The view is breathtaking, the major road at the bottom of the hill being obscured both visually and audibly by the trees that line either side. A vineyard is visible which wasn't there when I first lived near here as a boy. It seems oddly exotic to think of all the new vineyards on south-facing slopes around here. I know the monks of medieval times grew grapes for wine. Monks do seem to have a penchant for alcohol. Some of the world's most highly regarded alcoholic drinks were originally produced by monasteries. Their abandoned terraces are visible in some quite unexpected places nearby. Names such as "Vineyard lane" which I often walked along to school hint at a viticultural past. Of course names are just names and whilst saying the words "Vineyard lane", people only ever thought about the place. Nobody ever stopped to think of the meaning of the syllables and their implication that once there had actually been a vineyard there. Names are funny like that: Divorced from the meaning of their component words. I mean, who ever thinks about the origin of the word "cupboard" from an etymological perspective?

So, the vineyards are returning as the average yearly temperature increases. And increasing it is. An old gardener long past retirement age but still cutting grass told me that forty years ago when he started he would cease mowing in mid September and resume at the beginning of March. Now he mows almost to December and starts mid February. That's a personal observation on a changing climate which as a relative newcomer was not a perspective I would have gained personally. But there is it is from one who has experienced the change in seasons.

Today, as I looked over the rolling hills at Postman Pat's tiny red van, very far away, climbing the steep hill to the top of the common on the opposite hill, a commotion caught my attention in the sky overhead. Two crows were mobbing a raven in an attempt to drive it away. Though the shape is superficially similar, a raven is a much bigger bird and its call much lower in pitch. Also, its tail is a different shape, forming more of a rounded fan then the straighter edged tail of its corvid relatives.

The raven didn't seem unduly perturbed but was still forced to perform occasional avian shrugs as a crow flew at a wing or plummeted down at it from above. They obviously were not too happy to see their cousin. Eventually the three of them disappeared from view with the shrieking still echoing off the roofs of nearby cottages.

When I was a boy, I never saw ravens. I once glimpsed one on a mountain in wales and this was a cause to remove my binoculars from their case and watch awhile. It was picking at a carcass of some dead animal and seemed not the slightest bit concerned at my presence. But it was a moment deserving of that kind of hushed reverence one feels is deserved in the presence of a natural phenomenon. But I never saw one of them near home, though it was and remains rural.

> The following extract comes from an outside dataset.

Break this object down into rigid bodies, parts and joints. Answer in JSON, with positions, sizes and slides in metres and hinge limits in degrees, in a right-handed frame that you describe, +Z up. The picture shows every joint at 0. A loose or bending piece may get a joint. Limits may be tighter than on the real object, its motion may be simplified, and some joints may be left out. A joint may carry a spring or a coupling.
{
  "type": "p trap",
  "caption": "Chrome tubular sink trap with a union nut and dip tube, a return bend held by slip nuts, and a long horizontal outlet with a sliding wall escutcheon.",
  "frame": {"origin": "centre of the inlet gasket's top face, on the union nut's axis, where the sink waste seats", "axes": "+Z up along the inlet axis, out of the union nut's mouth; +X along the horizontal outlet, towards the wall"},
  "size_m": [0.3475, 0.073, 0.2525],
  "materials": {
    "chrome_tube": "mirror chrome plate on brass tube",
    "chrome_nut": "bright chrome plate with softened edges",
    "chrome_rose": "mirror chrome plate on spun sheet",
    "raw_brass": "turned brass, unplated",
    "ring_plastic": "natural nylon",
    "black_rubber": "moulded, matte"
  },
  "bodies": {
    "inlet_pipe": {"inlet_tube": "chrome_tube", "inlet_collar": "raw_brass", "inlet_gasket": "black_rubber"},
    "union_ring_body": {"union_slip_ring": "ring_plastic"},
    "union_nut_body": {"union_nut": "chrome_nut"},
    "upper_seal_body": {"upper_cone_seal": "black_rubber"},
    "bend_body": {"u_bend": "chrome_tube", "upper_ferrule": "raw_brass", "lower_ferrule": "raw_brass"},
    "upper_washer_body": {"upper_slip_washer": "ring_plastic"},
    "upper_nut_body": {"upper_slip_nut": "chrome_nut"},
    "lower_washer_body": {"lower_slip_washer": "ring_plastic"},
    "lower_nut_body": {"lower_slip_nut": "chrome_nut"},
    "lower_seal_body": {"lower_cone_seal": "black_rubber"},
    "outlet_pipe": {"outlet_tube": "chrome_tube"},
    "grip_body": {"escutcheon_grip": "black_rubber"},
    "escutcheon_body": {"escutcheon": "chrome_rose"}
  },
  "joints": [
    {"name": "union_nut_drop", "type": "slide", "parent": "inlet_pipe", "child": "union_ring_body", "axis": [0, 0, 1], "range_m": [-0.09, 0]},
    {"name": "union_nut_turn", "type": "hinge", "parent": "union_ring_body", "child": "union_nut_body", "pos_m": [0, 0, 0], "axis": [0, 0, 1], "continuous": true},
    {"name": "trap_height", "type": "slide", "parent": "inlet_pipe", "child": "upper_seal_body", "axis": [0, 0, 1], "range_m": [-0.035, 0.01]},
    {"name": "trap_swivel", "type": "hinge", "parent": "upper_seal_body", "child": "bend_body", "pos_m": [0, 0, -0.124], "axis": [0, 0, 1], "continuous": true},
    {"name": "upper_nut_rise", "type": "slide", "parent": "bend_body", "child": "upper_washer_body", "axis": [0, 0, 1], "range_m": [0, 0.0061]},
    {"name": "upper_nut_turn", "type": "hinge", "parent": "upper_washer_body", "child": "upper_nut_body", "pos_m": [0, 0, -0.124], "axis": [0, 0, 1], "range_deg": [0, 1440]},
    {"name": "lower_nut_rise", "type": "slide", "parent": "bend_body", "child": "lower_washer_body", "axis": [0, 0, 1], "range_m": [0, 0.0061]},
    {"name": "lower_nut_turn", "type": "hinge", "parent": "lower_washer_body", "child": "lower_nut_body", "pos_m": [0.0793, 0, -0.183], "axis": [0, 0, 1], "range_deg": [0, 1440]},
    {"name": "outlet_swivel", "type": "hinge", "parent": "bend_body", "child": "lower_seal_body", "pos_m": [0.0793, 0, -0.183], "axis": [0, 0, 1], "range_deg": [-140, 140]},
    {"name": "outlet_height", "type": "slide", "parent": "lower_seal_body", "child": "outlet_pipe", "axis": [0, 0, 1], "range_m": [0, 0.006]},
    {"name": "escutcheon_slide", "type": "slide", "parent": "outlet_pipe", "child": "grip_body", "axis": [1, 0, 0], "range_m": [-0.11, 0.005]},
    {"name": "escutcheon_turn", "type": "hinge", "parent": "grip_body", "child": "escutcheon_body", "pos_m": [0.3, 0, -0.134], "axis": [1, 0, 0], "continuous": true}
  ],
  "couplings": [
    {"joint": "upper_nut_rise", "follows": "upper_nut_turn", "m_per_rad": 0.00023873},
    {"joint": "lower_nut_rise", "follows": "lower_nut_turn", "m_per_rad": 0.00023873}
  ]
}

And then one day, i was cycling down by the Severn and I heard a distinctive caw, perhaps an octave lower than a crow's call. And there, on a dungheap were two ravens, possibly Huginn and Muninn. Who knows? I was pretty thrilled to see them and suddenly my immediate vicinity seemed more exotic.

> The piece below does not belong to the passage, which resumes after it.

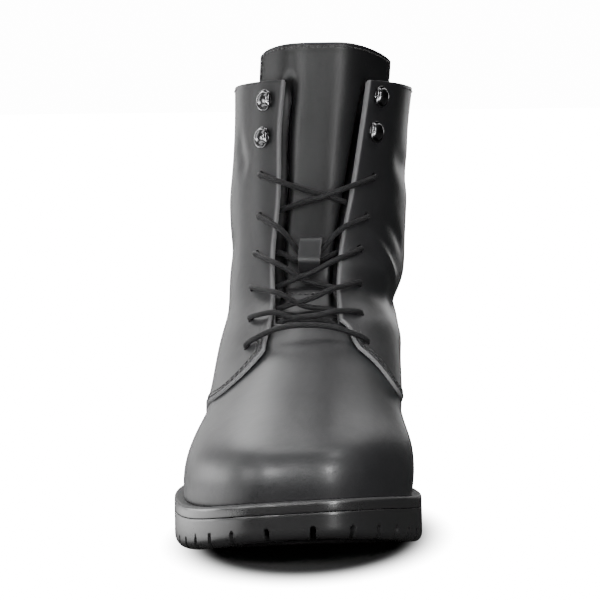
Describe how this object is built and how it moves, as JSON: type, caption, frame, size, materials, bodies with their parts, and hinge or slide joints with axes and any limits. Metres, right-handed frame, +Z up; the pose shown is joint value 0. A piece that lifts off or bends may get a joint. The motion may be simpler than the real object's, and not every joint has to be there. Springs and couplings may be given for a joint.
{
  "type": "work boot",
  "caption": "Black leather lace-up work boot with a plain toe, open collar, long tongue, punched lace holes, speed hooks and a thick lugged rubber sole; right foot.",
  "frame": {"origin": "on the floor, under the centre of the sole's outline", "axes": "+Z up; the toe points to -Y and the heel to +Y; +X is the medial side of this right boot"},
  "size_m": [0.1124, 0.304, 0.2223],
  "materials": {
    "leather": "smooth black leather with a satin polish",
    "rubber": "matte black moulded rubber",
    "insole": "dark woven lining over foam",
    "lace": "round braided black lace, waxed",
    "hook_metal": "polished dark nickel"
  },
  "bodies": {
    "root": {"outsole": "rubber", "midsole": "rubber", "insole": "insole", "upper": "leather", "tongue": "leather", "lace_keeper": "leather", "lace_bar": "lace", "lace_cross_1": "lace", "lace_cross_2": "lace", "lace_cross_3": "lace", "lace_cross_4": "lace", "lace_cross_5": "lace", "hook_lateral_low": "hook_metal", "hook_lateral_high": "hook_metal", "hook_medial_low": "hook_metal", "hook_medial_high": "hook_metal"}
  },
  "joints": []
}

And now I see ravens quite often. Red Kites too, where once you had to venture to obscure valleys in Mid wales to view them at special feeding site. This must surely be some kind of progress? With all the changes to the natural world and the erosion of diversity, at least this seems a positive development. Dare I hope...? I'm not sure.

Tuesday 8 November 2022

And the Machine Grinds into Motion again.

 And so I sit me down to write. Gosh! It's been ages, hasn't it! So much has happened! This is strange though: Where once a computer keyboard was the landscape of much of my life, now I am very rare visitor to it. When I think of the tens of hours per week I used to sit and tap away, it seems incongruous for it to now be such an unfamiliar activity. I spent this morning directing volunteers in planting a greengage tree and spreading compost on raised beds on the side of damp windswept hill: As far away, perhaps from the artificiality of the plastic office and online world as it is possible to be.

But I have been alarmed of late to note the decline in the availability of words to me. The regular beating-of-the-bounds of my vocabulary allowed a fluency which I have noticed is slipping away. The observational skills I used to spot noteworthy events and behaviours have waned. Life is merely pragmatic these days. Indeed, writing this is actually much harder than I expected because, well, I never write any more. 

And so, here, for my own benefit, is a small foray into the once-familiar but now foreign territory of attempting to be articulate. It's not for you, you understand,. It's for me. I compel nobody to read this and perhaps nobody will. And that is ok. The possibility that someone might helps aspire to clarity and discipline. But really, I just need the exercise if I am to be honest. What do I write about? I don't know. It doesn't matter really. As long as words are chosen, written down and are subsequently coherent, the purpose will have been served. It seems a shame to have the ability to compose a cogent sentence and not to at least try to do so. Previously, in my Old Life it was necessary to communicate clearly in order to earn a crust, but not now. Nobody needs my words now. 

I suppose, in order to regain some kind of verbal fitness, practice must be undertaken. Hence here I am, with nothing of substance to say, other than "I need to say something so here are some words". The house is a tip, the rain is coming through my roof and there are still some big pans which need washing up from yesterday's dinner. But this can all wait. Verbal composition is self-care (though so is cleaning the kitchen so as not to be unhygienic), just like exercise or eating your greens. There are things we must do for our own good. I seem to be discovering this is one of them.

Not only that, it is an enriching exercise to portray the seemingly mundane in  everyday life. One watches more closely and with a different frame of mind if something profound might be described. It makes you look at things in a different way. I envy those people who can look upon an ordinary scene with an artist's eye and capture it in a painting or photograph such that it makes you stop and look deeper at something. Words can do that too.

Therefore, with creaking reluctance, I shift my brain into a mode it had almost forgotten and I force words out of my mind, through these keys and on to a screen. Ye gods! But I am so out of shape! Time to try to put that right.